Repeat exactly the stretch of lines from the line containing "Write part 2" through the line containing "return profile_at([COARSE_RADIUS[-1]] +", both included, and nothing else.

====== Data for this exercise ======

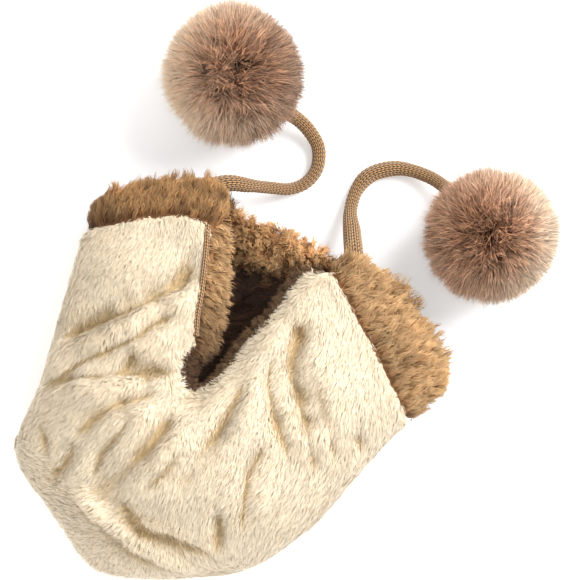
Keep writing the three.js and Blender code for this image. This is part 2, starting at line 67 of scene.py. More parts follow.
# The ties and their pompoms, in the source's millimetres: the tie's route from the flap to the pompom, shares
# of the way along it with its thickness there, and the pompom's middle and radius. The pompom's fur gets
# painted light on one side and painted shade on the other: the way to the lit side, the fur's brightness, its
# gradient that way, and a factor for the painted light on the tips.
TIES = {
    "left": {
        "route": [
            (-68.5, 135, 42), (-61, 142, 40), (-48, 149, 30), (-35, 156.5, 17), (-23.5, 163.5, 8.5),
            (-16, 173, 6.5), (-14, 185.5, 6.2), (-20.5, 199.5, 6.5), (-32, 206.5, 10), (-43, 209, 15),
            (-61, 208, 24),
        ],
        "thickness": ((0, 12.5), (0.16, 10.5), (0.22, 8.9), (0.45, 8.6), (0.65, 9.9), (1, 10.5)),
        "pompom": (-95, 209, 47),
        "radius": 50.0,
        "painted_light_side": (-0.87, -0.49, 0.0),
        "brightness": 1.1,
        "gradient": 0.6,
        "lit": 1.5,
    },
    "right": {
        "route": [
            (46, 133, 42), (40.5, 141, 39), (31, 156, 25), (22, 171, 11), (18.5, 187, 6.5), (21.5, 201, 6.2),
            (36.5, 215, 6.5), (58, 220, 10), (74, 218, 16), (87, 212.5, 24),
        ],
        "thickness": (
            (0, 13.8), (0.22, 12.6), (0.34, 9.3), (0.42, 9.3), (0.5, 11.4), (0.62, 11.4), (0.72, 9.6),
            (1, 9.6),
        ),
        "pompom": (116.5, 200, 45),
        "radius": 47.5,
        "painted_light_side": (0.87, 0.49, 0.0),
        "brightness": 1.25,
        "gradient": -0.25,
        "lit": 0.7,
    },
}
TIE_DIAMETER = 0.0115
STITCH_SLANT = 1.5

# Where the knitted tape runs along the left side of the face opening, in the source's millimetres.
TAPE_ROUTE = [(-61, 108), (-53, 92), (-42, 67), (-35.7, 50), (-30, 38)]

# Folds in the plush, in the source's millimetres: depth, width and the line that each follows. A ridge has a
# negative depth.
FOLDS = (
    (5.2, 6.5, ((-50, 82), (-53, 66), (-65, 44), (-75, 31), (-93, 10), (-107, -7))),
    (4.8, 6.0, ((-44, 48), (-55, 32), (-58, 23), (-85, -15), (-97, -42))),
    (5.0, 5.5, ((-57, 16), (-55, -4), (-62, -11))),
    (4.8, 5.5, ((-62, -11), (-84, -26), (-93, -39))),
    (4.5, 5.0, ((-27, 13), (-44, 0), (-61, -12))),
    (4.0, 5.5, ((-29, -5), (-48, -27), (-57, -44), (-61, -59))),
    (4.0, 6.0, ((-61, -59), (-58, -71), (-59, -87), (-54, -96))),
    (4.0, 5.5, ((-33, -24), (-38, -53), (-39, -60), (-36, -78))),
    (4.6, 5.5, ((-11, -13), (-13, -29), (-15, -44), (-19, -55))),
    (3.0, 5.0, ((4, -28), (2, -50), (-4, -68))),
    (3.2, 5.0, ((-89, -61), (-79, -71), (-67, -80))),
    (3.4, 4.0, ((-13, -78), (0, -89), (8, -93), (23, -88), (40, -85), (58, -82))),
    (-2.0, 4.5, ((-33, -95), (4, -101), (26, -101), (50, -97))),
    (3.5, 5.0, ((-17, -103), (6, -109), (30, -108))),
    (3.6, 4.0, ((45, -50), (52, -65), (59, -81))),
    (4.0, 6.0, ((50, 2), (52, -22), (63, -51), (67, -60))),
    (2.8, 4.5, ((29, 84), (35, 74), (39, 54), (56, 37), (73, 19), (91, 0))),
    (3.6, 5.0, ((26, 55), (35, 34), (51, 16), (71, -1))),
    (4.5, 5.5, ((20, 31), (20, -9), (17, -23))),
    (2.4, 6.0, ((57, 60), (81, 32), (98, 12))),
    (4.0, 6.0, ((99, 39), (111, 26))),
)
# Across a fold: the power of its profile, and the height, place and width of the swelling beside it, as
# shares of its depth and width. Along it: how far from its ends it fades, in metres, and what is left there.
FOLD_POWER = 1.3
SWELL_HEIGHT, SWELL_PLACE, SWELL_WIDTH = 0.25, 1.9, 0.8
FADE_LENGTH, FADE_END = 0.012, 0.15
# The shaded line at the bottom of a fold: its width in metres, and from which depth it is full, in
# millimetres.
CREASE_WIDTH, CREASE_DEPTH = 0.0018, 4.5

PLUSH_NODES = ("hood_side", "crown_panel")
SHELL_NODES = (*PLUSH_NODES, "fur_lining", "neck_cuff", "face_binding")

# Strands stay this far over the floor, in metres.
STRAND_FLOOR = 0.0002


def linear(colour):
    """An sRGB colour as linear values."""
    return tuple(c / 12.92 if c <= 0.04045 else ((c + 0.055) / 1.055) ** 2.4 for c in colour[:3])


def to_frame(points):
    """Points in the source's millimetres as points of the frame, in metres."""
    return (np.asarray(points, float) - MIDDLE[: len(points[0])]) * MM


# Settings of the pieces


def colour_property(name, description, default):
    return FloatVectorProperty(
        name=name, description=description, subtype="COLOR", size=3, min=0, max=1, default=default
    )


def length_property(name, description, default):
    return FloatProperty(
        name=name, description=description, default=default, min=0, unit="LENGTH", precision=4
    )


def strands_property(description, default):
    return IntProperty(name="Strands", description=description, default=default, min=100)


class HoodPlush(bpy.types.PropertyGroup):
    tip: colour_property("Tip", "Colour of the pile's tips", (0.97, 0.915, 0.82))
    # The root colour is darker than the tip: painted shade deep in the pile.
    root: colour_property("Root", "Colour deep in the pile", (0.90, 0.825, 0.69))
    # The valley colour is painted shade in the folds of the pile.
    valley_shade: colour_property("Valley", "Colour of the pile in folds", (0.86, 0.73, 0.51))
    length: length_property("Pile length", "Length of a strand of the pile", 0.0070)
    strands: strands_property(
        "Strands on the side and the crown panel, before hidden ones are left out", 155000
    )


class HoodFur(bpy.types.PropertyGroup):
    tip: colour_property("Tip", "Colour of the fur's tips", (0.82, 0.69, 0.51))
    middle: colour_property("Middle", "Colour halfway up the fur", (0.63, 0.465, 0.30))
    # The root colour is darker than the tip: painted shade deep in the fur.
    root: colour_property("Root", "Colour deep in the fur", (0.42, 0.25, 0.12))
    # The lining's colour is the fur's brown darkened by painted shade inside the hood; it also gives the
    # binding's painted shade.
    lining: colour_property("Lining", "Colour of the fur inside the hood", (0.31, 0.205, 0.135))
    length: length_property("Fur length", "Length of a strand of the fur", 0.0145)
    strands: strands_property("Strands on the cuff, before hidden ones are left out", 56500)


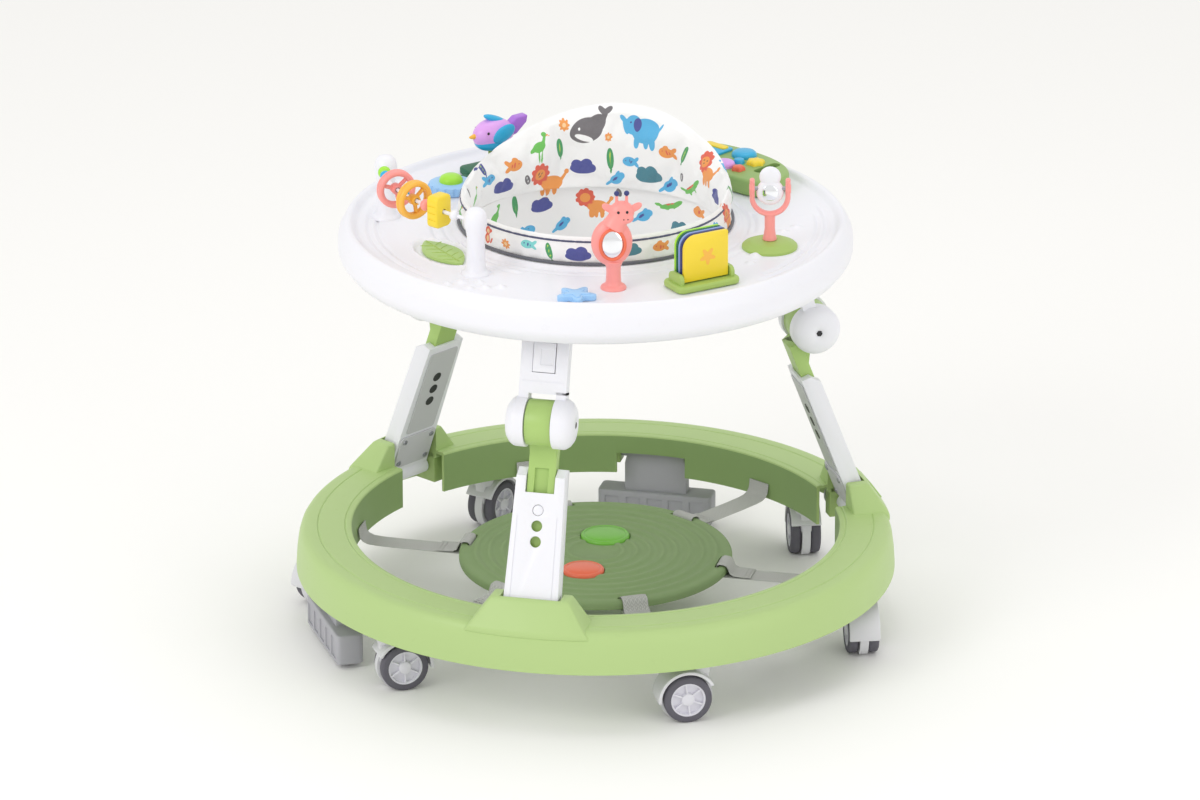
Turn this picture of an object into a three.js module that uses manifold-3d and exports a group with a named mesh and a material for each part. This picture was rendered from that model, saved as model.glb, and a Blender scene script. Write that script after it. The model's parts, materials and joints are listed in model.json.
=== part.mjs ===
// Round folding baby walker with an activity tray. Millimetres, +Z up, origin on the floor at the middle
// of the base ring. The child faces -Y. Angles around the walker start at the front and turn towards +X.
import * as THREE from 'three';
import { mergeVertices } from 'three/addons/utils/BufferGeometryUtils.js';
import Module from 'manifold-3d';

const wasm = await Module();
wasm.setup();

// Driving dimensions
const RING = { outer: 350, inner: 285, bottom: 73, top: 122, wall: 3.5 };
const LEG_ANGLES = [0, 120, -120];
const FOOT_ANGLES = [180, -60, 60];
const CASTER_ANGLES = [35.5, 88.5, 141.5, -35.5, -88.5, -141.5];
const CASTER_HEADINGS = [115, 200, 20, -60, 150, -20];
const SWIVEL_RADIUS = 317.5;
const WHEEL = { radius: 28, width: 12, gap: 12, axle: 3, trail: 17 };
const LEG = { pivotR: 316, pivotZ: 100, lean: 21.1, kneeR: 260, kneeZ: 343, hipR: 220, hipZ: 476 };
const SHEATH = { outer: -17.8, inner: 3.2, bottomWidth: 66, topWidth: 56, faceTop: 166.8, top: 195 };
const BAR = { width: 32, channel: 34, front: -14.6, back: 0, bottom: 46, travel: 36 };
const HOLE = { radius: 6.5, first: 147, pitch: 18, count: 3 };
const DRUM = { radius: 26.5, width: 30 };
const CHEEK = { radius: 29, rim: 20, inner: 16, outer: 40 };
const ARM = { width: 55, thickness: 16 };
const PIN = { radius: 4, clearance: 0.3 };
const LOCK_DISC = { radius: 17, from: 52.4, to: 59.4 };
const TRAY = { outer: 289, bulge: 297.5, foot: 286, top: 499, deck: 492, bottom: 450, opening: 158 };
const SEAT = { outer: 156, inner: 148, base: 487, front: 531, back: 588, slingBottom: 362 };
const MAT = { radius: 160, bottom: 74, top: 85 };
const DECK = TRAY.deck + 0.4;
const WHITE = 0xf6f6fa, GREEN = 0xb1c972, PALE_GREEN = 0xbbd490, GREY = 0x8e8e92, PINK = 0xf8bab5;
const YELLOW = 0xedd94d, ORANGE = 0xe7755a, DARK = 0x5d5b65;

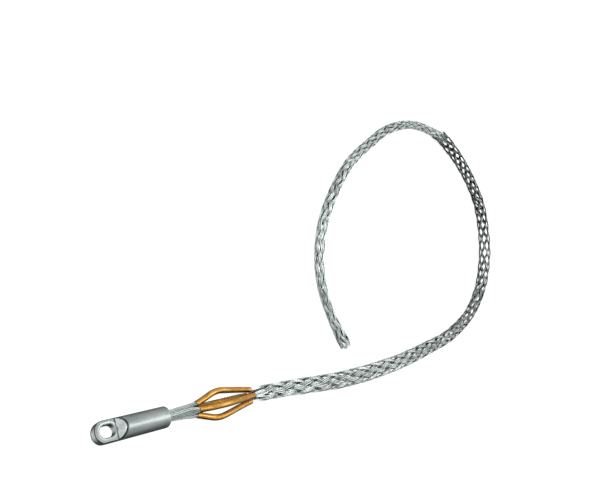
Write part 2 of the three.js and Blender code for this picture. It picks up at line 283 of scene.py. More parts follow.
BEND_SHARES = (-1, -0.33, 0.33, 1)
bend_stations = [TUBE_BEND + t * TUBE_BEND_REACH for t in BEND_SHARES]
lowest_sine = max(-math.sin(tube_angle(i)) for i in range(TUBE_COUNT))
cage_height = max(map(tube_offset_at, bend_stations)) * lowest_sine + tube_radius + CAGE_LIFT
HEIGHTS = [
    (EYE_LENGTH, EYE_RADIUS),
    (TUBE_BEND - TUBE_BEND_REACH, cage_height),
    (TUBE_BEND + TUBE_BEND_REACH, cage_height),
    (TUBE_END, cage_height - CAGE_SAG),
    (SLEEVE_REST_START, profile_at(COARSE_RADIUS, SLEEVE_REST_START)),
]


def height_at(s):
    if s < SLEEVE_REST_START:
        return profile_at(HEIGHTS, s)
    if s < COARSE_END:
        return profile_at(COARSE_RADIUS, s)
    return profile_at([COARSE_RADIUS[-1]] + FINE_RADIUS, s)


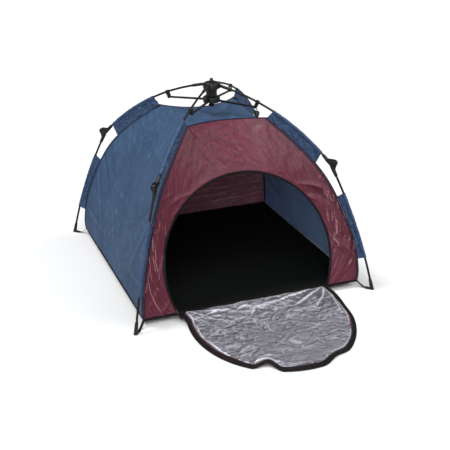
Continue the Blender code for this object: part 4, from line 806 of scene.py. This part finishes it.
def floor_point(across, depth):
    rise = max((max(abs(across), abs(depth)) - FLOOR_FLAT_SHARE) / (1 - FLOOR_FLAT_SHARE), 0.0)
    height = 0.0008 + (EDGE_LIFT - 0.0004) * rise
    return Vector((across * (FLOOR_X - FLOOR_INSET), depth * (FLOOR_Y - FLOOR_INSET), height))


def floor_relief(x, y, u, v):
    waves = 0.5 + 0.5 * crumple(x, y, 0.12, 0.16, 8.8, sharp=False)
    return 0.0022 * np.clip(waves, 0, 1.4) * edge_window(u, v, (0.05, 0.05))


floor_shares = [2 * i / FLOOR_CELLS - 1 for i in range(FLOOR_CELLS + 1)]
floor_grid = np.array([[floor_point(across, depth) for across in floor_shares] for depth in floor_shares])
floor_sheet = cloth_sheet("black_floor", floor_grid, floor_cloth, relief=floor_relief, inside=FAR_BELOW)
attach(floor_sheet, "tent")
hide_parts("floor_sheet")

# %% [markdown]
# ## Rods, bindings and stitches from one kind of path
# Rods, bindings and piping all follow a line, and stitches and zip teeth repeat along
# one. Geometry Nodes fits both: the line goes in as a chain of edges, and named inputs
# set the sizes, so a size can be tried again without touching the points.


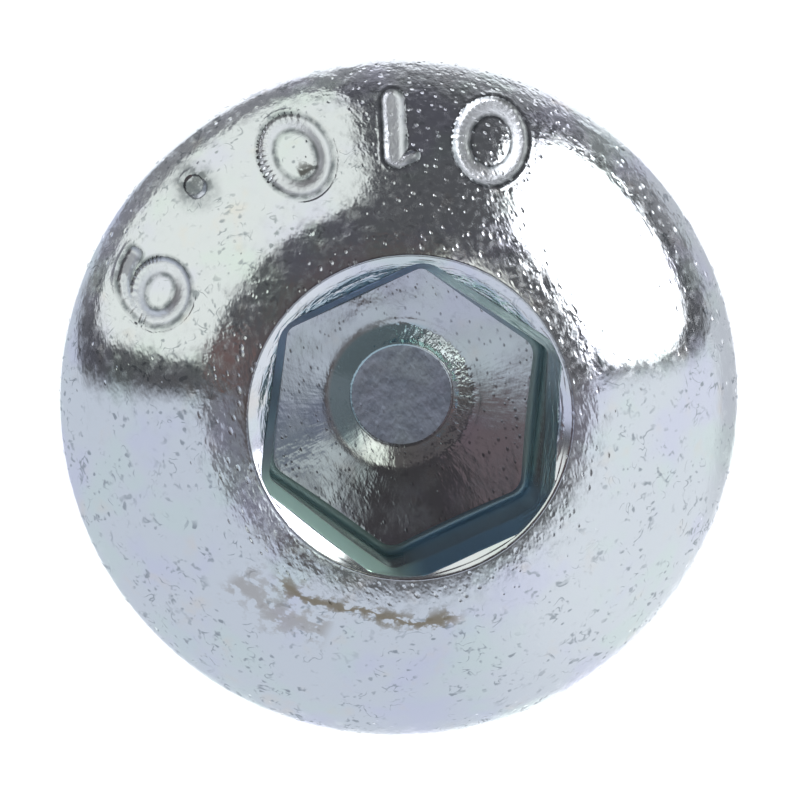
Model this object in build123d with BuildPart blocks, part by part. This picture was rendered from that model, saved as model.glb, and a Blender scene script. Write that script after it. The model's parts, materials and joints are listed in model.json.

======

Output for this task =
Write part 2 of the three.js and Blender code for this picture. It picks up at line 283 of scene.py. More parts follow.
BEND_SHARES = (-1, -0.33, 0.33, 1)
bend_stations = [TUBE_BEND + t * TUBE_BEND_REACH for t in BEND_SHARES]
lowest_sine = max(-math.sin(tube_angle(i)) for i in range(TUBE_COUNT))
cage_height = max(map(tube_offset_at, bend_stations)) * lowest_sine + tube_radius + CAGE_LIFT
HEIGHTS = [
    (EYE_LENGTH, EYE_RADIUS),
    (TUBE_BEND - TUBE_BEND_REACH, cage_height),
    (TUBE_BEND + TUBE_BEND_REACH, cage_height),
    (TUBE_END, cage_height - CAGE_SAG),
    (SLEEVE_REST_START, profile_at(COARSE_RADIUS, SLEEVE_REST_START)),
]


def height_at(s):
    if s < SLEEVE_REST_START:
        return profile_at(HEIGHTS, s)
    if s < COARSE_END:
        return profile_at(COARSE_RADIUS, s)
    return profile_at([COARSE_RADIUS[-1]] + FINE_RADIUS, s)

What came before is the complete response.